An investigation by NBC News has uncovered claims of abuse against two Christian programs on Wyoming ranches. According to Kelsey Vlamis of Business Insider, the complaints allege “forced labor, abuse, and trafficking.” Attendees claim to have had “traumatizing experiences full of hard labor and strange punishments”, according to the in-depth investigation.
The programs in question are Trinity Teen Solutions, for girls, and Triangle Cross Ranch, for boys. These programs are both run by the same family. More than 20 women who attended the Trinity camp between 2007 and 2020 told NBC that they were subject to “brutal manual labor that left them physically injured”. Vlamis continued:
“From the time we woke up in the morning to the time we went back to sleep, we were always doing work. Always,” 19-year-old Taybre Conrad told NBC. “And they were having us do the type of stuff that grown men do.”
Former attendees said staff restricted their meals and forced them to dodge rattlesnakes on runs. Three women said they were tied to a goat with a leash for days after ranch employees called them “stubborn.”
Attendees of both camps described similar experiences, as Vlamis explains:
One of the attendees of the boys’ ranch told NBC he had a lasting scar after employees branded his arm in the shape of a cross in 2012.
Trinity Teen Solutions and Triangle Cross Ranch did not respond to Insider’s requests for comment. The ranch owners also declined to comment to NBC.

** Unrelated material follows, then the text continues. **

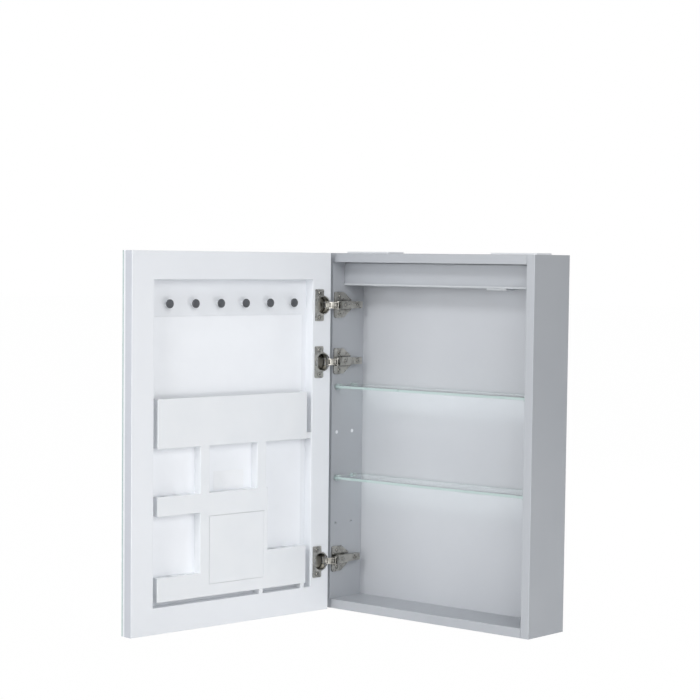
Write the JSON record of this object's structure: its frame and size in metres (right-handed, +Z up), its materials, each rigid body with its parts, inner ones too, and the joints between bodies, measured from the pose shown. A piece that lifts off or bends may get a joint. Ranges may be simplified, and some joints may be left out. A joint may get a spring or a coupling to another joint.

The alleged abuse victims filed a lawsuit in December 2020, accusing the ranches of “human trafficking, abuse, forced labor, negligent infliction of emotional distress.” According to Vlamis, this lawsuit also alleged that the teens were “forced to be silent for weeks at a time, forced to sleep in unheated quarters, were deprived of food and sleep, had restricted access to a bathroom, and were treated by unqualified therapists.”